• **DIRECTION**: Find every line below that contains the word "materials" and copy it out.
** Begin **
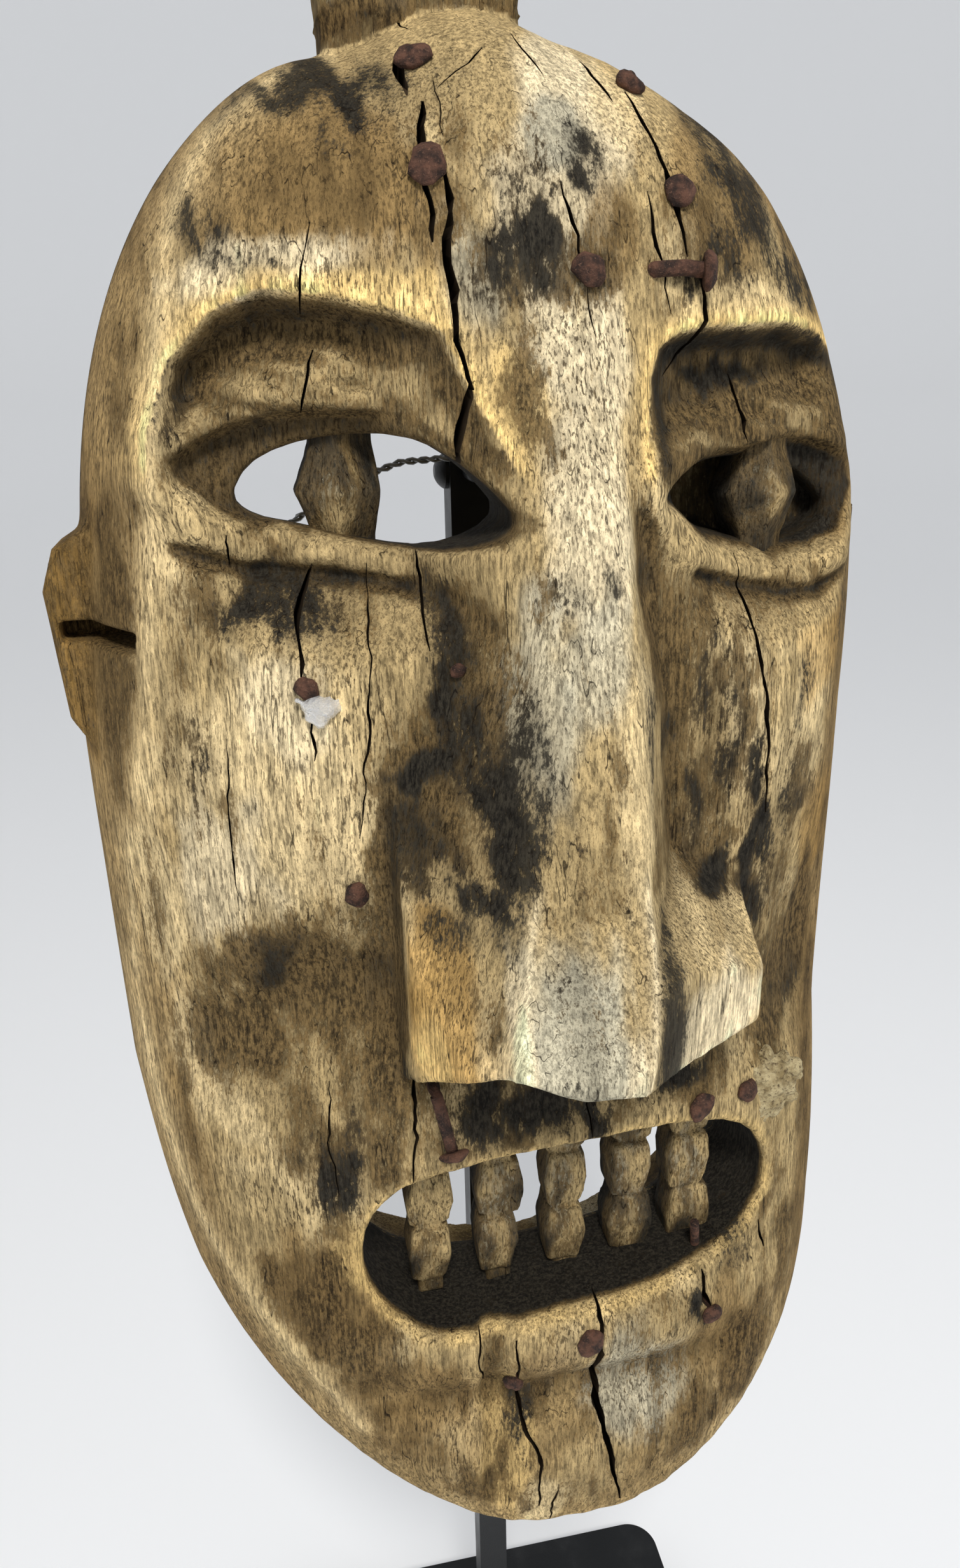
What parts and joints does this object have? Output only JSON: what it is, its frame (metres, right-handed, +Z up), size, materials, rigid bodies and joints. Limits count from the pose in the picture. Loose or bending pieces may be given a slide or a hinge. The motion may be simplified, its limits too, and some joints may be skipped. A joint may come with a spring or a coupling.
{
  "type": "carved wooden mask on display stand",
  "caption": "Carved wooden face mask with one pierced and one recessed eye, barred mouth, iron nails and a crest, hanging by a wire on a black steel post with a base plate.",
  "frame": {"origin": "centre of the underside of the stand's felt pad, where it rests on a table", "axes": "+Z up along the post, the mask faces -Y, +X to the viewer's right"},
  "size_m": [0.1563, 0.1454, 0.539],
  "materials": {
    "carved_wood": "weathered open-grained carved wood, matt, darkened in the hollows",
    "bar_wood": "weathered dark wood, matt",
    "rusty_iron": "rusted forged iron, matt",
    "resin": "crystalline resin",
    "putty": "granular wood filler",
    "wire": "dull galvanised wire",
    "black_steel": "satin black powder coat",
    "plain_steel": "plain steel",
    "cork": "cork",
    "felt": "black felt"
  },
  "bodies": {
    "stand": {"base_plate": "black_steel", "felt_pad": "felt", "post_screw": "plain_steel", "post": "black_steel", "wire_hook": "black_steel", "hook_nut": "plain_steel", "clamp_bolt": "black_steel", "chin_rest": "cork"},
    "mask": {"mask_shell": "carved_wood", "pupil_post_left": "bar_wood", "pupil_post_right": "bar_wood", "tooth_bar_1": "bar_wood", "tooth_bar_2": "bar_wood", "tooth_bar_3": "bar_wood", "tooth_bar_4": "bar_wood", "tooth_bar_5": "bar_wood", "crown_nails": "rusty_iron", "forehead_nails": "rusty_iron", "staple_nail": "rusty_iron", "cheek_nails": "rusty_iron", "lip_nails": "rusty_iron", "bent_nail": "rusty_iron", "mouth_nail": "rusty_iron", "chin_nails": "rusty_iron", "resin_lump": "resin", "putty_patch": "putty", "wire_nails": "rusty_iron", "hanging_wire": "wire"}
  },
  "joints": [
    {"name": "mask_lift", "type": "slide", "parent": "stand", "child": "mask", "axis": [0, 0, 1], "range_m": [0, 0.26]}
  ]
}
** End **
• **RESPONSE FOR THIS EXERCISE**:
What parts and joints does this object have? Output only JSON: what it is, its frame (metres, right-handed, +Z up), size, materials, rigid bodies and joints. Limits count from the pose in the picture. Loose or bending pieces may be given a slide or a hinge. The motion may be simplified, its limits too, and some joints may be skipped. A joint may come with a spring or a coupling.
  "materials": {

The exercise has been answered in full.